--- start of THE RECORDS ---

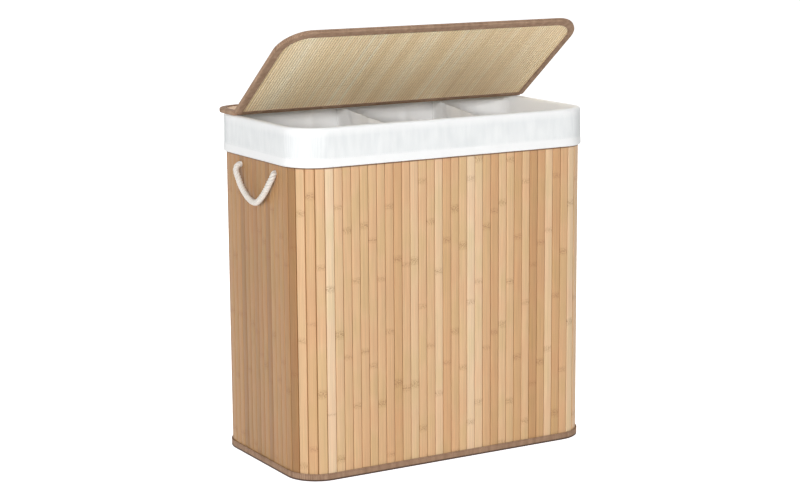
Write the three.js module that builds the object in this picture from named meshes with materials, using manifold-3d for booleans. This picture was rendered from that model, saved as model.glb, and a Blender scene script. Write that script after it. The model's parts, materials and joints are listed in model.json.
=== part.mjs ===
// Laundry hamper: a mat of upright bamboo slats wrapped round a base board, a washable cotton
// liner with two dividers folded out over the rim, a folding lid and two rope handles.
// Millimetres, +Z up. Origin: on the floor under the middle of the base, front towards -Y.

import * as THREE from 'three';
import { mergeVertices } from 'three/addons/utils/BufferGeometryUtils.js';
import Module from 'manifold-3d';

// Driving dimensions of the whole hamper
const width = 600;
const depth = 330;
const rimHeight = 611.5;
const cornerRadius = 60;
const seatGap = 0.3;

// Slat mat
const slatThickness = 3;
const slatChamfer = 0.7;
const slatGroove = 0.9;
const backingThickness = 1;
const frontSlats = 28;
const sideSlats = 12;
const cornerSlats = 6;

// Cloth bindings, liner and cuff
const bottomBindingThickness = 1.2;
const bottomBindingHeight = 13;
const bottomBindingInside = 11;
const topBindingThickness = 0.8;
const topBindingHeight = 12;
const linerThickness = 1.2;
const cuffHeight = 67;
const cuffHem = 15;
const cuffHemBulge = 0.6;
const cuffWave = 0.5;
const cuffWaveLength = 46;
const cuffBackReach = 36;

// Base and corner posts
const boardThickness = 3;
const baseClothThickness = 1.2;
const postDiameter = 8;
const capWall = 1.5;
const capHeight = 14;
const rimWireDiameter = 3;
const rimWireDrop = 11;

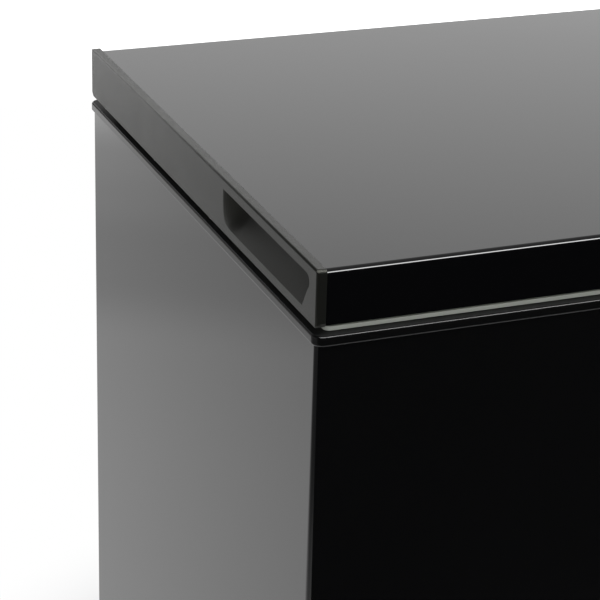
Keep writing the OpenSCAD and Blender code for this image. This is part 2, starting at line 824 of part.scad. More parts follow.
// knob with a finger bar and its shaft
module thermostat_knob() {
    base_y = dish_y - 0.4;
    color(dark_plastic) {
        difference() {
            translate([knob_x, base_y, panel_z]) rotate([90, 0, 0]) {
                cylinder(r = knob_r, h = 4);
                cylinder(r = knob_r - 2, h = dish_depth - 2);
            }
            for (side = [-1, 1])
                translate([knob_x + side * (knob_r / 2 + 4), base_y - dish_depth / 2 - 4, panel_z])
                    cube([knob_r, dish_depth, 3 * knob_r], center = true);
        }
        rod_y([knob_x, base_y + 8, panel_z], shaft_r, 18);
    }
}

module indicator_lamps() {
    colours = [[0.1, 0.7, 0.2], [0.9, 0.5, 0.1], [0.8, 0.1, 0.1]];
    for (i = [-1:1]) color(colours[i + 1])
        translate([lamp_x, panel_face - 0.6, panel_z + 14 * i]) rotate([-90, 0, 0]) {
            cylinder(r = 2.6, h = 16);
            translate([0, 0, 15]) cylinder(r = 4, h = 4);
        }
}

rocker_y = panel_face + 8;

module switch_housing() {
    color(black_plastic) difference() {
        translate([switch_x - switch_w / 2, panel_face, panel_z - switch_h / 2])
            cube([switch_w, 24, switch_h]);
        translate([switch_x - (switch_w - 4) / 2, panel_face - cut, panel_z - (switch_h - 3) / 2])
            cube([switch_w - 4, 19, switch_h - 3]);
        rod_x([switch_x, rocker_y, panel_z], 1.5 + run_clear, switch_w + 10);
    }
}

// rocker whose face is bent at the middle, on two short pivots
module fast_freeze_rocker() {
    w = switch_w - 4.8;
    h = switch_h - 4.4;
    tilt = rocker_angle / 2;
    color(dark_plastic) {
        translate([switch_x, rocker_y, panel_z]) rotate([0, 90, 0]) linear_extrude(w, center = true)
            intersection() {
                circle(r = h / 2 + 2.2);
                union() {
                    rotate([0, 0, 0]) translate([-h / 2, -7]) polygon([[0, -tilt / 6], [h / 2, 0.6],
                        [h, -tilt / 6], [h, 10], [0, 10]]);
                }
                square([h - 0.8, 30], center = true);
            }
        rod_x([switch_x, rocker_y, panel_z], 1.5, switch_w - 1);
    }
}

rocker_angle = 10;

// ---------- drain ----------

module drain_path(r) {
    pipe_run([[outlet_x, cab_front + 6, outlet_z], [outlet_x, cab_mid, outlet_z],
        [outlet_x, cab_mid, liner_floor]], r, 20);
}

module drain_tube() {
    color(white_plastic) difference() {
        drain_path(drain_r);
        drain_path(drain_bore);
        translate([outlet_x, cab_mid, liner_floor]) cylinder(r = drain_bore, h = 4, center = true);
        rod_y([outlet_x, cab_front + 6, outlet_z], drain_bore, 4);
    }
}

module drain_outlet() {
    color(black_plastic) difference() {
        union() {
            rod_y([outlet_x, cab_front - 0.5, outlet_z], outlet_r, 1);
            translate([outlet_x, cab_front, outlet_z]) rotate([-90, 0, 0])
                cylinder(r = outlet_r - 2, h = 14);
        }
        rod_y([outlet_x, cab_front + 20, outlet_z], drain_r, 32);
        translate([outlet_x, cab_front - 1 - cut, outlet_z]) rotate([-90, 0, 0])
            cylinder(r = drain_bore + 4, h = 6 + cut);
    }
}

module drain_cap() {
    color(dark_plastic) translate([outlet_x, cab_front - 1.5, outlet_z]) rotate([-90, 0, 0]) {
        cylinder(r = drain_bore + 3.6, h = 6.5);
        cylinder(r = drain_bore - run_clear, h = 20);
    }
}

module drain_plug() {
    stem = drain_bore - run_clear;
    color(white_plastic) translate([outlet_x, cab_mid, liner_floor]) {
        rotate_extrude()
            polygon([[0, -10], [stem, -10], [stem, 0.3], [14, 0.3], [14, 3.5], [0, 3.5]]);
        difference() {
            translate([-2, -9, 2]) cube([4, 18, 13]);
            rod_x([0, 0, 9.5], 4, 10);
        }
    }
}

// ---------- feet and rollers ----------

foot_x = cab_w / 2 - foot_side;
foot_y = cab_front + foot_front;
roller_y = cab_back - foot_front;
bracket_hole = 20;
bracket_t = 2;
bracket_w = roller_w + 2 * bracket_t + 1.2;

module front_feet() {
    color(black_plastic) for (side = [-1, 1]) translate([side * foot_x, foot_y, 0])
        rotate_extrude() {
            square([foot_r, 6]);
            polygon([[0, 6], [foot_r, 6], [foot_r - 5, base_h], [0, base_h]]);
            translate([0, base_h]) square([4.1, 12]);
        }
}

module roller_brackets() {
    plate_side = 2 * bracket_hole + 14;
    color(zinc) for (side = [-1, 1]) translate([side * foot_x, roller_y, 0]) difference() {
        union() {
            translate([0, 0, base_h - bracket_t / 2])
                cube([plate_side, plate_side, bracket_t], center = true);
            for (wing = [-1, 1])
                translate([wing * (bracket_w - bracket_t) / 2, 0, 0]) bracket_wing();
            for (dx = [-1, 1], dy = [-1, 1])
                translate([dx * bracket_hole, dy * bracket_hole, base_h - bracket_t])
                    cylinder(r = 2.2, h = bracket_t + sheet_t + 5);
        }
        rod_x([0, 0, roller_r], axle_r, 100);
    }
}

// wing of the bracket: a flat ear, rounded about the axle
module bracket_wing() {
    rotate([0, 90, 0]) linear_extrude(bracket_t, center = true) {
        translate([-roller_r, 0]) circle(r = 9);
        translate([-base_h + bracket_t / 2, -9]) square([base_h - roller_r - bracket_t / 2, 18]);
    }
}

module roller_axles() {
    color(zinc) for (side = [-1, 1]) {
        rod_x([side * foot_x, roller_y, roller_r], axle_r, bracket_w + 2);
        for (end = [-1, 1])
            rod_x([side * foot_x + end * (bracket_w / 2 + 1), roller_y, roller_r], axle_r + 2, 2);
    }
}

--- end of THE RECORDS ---

**WRITTEN INSTRUCTION**
Where a line above contains the word "Blender", copy that line.

**TASK RESULT**
Write the three.js module that builds the object in this picture from named meshes with materials, using manifold-3d for booleans. This picture was rendered from that model, saved as model.glb, and a Blender scene script. Write that script after it. The model's parts, materials and joints are listed in model.json.
Keep writing the OpenSCAD and Blender code for this image. This is part 2, starting at line 824 of part.scad. More parts follow.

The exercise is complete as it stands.